Mothers Right- banner

Mother's Right montage

Live through May 31, 2015, the MOTHER’S RIGHT Kickstarter campaign supports artist Michelle Hartney’s conceptual installation and performance piece addressing the United States’ high rates of maternal mortality, paired with its high obstetrics spending—culminating with a performance this Labor Day, September 7, 2015, in Chicago.

Hartney is sewing 1,200 hospital gowns—one for every mother who died in childbirth in America in 2013—each hand silk-screened on apparent hospital-gown fabric, but with designs composed of tiny drawings the artist has created of the plant derivatives of the drugs that have been used on laboring women for the past 150 years. Kickstarter campaign incentives for supporters include an installation of ten MOTHER’S RIGHT gowns, having your name (or the name of someone you choose) being sewn into one of the gowns used for the performance piece and installation, a 6 x 6 inch round framed tondo piece of the silk-screened fabric, a sterling silver MOTHER’S RIGHT necklace, a limited edition installation drawing Hartney created for the project, a set of ten, lined correspondence cards, and a personal thank you note with a piece of the hand silk-screened fabric, among others, all designed by Hartney.
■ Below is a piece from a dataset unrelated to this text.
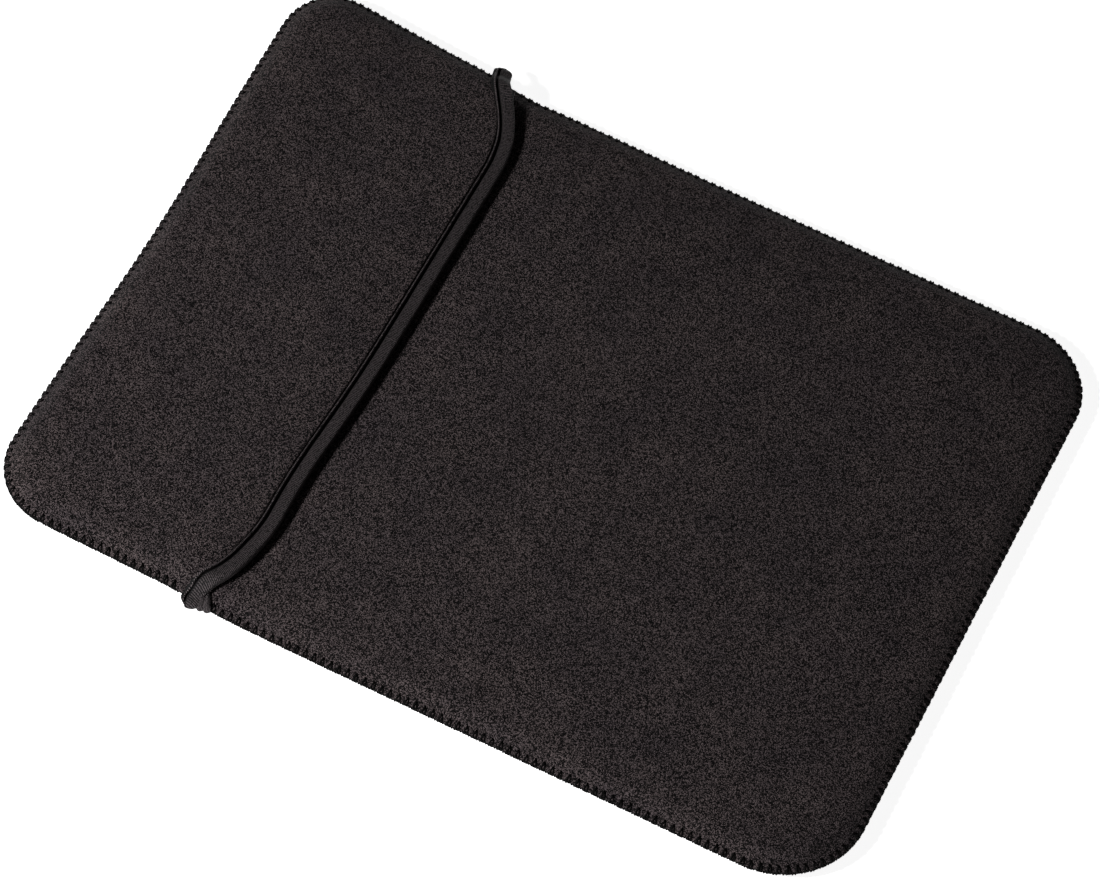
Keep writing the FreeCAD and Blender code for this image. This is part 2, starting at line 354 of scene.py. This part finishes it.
class Nodes:
    """Short names for the nodes that a fabric needs."""

    def __init__(self, material):
        self.tree = material.node_tree

    def add(self, kind, inputs=None, **settings):
        node = self.tree.nodes.new(kind)
        for name, value in settings.items():
            setattr(node, name, value)
        for name, value in (inputs or {}).items():
            if isinstance(value, bpy.types.NodeSocket):
                self.tree.links.new(value, node.inputs[name])
            else:
                node.inputs[name].default_value = value
        return node

    def noise(self, where, scale, detail=2.0, rough=0.5):
        return self.add("ShaderNodeTexNoise", {"Vector": where, "Scale": scale, "Detail": detail,
                                               "Roughness": rough}).outputs["Fac"]

    def cells(self, where, scale):
        return self.add("ShaderNodeTexVoronoi", {"Vector": where, "Scale": scale})

    def math(self, operation, first, second=0.0, third=0.0):
        return self.add("ShaderNodeMath", {0: first, 1: second, 2: third},
                        operation=operation).outputs[0]

    def ramp(self, factor, stops):
        node = self.add("ShaderNodeValToRGB", {"Fac": factor})
        node.color_ramp.elements[0].position, node.color_ramp.elements[0].color = stops[0]
        node.color_ramp.elements[1].position, node.color_ramp.elements[1].color = stops[-1]
        for position, colour in stops[1:-1]:
            node.color_ramp.elements.new(position).color = colour
        return node.outputs["Color"]

    def mix(self, factor, first, second, blend="MIX"):
        node = self.add("ShaderNodeMix", data_type="RGBA", blend_type=blend)
        for socket, value in ((node.inputs[0], factor), (node.inputs[6], first),
                              (node.inputs[7], second)):
            if isinstance(value, bpy.types.NodeSocket):
                self.tree.links.new(value, socket)
            else:
                socket.default_value = value
        return node.outputs[2]

    def bump(self, height, depth):
        return self.add("ShaderNodeBump", {"Height": height, "Distance": depth,
                                           "Strength": 1.0}).outputs["Normal"]


def knit_material():
    """Fine charcoal jersey: small loops, mixed lighter and darker fibres, a little lint."""
    material, shader = new_material("charcoal_jersey", 0.9, 0.12, sheen=0.03)
    nodes = Nodes(material)
    where = nodes.add("ShaderNodeTexCoord").outputs["Object"]
    loops = nodes.cells(where, 2600)
    tufts = nodes.add("ShaderNodeSeparateColor", {"Color": loops.outputs["Color"]})
    grain = nodes.noise(where, 2300, 1.5, 0.6)
    cloudy = nodes.noise(where, 45, 3.0, 0.55)
    speck = nodes.math("MULTIPLY_ADD", grain, 0.5,
                       nodes.math("MULTIPLY", tufts.outputs["Red"], 0.8))
    tone = nodes.ramp(speck, [(0.24, (0.0002, 0.0001, 0.0002, 1)),
                              (0.66, (0.0045, 0.0034, 0.0037, 1)),
                              (0.95, (0.1150, 0.0920, 0.0950, 1))])
    patchy = nodes.ramp(cloudy, [(0.3, (0.82, 0.82, 0.84, 1)), (0.7, (1.16, 1.14, 1.10, 1))])
    tone = nodes.mix(1.0, tone, patchy, "MULTIPLY")
    lint = nodes.cells(where, 90)
    spot = nodes.ramp(lint.outputs["Distance"], [(0.0, (1, 1, 1, 1)), (0.035, (0, 0, 0, 1))])
    tone = nodes.mix(nodes.math("MULTIPLY", spot, 0.5), tone, (0.20, 0.19, 0.18, 1))
    nodes.tree.links.new(tone, shader.inputs["Base Color"])
    height = nodes.math("SUBTRACT", grain, nodes.math("MULTIPLY", loops.outputs["Distance"], 0.5))
    nodes.tree.links.new(nodes.bump(height, 0.35 * MM), shader.inputs["Normal"])
    return material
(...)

In the Labor Day performance, several pairs of women will stand facing one other, folding the handmade gowns into triangles—similar to the way the American flag is folded at the funeral of a solider. The traditional flag-folding ceremony includes twelve symbolic folds, with the ninth fold symbolizing womanhood. These custom-made hospital gowns have been cut to a length where the fabric stops on the ninth fold. The third chapter in Hartney’s Obstetrics in America series—preceded by Our Past and Birth Words, exploring contemporary American birth’s history which is rooted in misogyny, racism, and abuse—MOTHER’S RIGHT seeks to bring awareness to some of the basic human rights that are being violated on a daily basis in the United States.